2. The Great Quarterback Argument

This argument might have had some legs in the '70s and '80s, when Bradshaw, Staubach, Stabler, Montana, etc. were running amok. But Trent Dilfer won a Super Bowl as a starting QB. I'm a die-hard Ravens fan—no one loves Trent Dilfer more than me— but...he's Trent Dilfer. And Jim Plunkett was Jim Plunkett. Eli Manning is Eli Manning (Sorry, Giants fans, but he's not that good). And yes, Mark Sanchez can still be Mark Sanchez and give Jets fans hope.

3. Finishing the Year

No team finished the year hotter than the Dallas Cowboys—and where did that get them? The 2006 Colts limped into the playoffs—they lost to Houston in Week 16 of that year, for bleep's sake! And Houston was terrible! And Indy was trying! Minnesota, New Orleans, and Indy all ended the year on shaky terms. At least one of those teams will be playing for the Lombardi Trophy.

4. The Coaches Argument

The men with the most experience coaching this Sunday are Sean Payton and Brad Childress—and they've been with their teams since 2006. Between the two of them, they've coached three playoff games. Jim Caldwell and Rex Ryan are in their first seasons. Mike Tomlin was in his second when he won the Bowl; so was Brian Billick. I'm sorry, but if the Saints or Vikings win the Lombardi Trophy, it will not be based solely on Payton or Childress' four-year advantage on their AFC opponents.

So where does that leave us? We as fans need to collectively admit several things about teams when we're analyzing the matchups rather than revert to hoary cliches.

1. Any Team that Makes It This Far Is Good

Yes, even the Jets.

2. Matchups Matter

Drew Brees had to be licking his chops watching that Cardinals-Packers game. Then he got the Cards' defense at home and took them behind the woodshed. Come to think of it, if my boneheaded self had listened to people all week talk about how Dallas matched up perfectly with Philly, I might have called that game the right way.
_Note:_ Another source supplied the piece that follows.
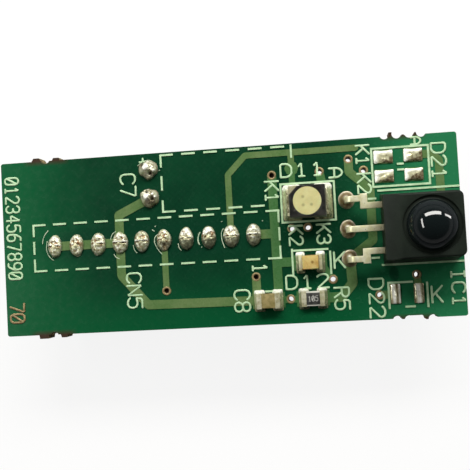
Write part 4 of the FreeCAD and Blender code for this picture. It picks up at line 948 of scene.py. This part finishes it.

The Ravens were perfectly matched in the first round against a banged-up Patriots team playing without their all-everything slot receiver. The Jets could do three things better than the Chargers: run, stop the run, and stop the pass. The Vikings D-line was a nightmare for Dallas before Flozell Adams got hurt.

That doesn't mean the team with the ideal matchup will always win games. But many times, a team will win—even though it might not be better from top to bottom—because it catches the right team at the right time. The Cardinals stumbled around near the end of last year and caught fire in large part because they matched up so well with the three NFC teams they faced.

3. Luck Matters

Field goal kickers are 0-for-5 against the Jets in the playoffs. Zero-for-5. That is luck, Jets fans, no matter what you tell me. Wes Welker got hurt a week before the Ravens game (he doesn't make a 19-point difference, but still). Reggie Bush decides that the Cardinals game is the game he decides to "bring the wood". The Cardinals advance in large part because of a face mask penalty that's not called. Luck matters and luck happens, and there's no possible way to predict to whom and when and how.

With all of that in mind, here are my picks for Sunday.

Jets @ Colts

Look, I don't have anything against the Jets. Truth be told, I love them. I've always liked Rex Ryan from his Baltimore days. I'm not surprised at all that Jim Leonhard has done what he has. I love Darrelle Revis' game. And Mark Sanchez is playing the Trent Dilfer role to perfection.

Trust me, I want the Jets to win. I do. But what I want to happen and what I think will happen are two different things.

1. As stated above, kickers are 0-for-5 against the Jets in the playoffs. I'm gonna guess Matt Stover, one of the best kickers of all time, will break that streak if he has to.

2. The Colts defense demonstrated last week that they have speed and can keep up with Shonn Greene and Thomas Jones.

3. I've said it before, and I'm sticking to my guns here: Mark Sanchez does not do that three weeks in a row.

4. No one is better at blitz recognition than Peyton Manning.

5. Darrelle Revis can take away Reggie Wayne. No one is taking away Dallas Clark.

6. The Colts have not lost one game in which they tried to win. Not one. This is an excellent team. They prove it Sunday.

Colts 23, Jets 10

Vikings @ Saints

I've never been this excited about a non-Ravens, non-Super Bowl game. Is this an awesome matchup or what? Of course, the Brett Favre story line will be front and center, but how about the subplot of Drew Brees trying to become a household name? How about two long-suffering fanbases getting their chance at glory? How about the New Orleans fans sounding like a controlled thunderstorm in the Superdome? How about...

OK, football. Now, I wanted to pick the Vikings. Jared Allen and the D-line should feast on New Orleans and limit Brees' opportunities to throw. And the Vikings should be able to move the ball through the air if Favre is as sharp as he was last week. Jabari Greer is an awesome cover corner and can probably halt Sidney Rice, but Favre has been adept at spreading the ball out this year.

Still, I'm going with New Orleans. I think their offense will still find a way. The Vikings secondary is definitely vulnerable, and while Brees might not always have time, he has a quick release and receivers/backs who can gain separation. Whichever QB has it in the end wins it for his team. I think it's Brees and the Saints going to the Super Bowl.

Saints 41, Vikings 38 in an absolute classic.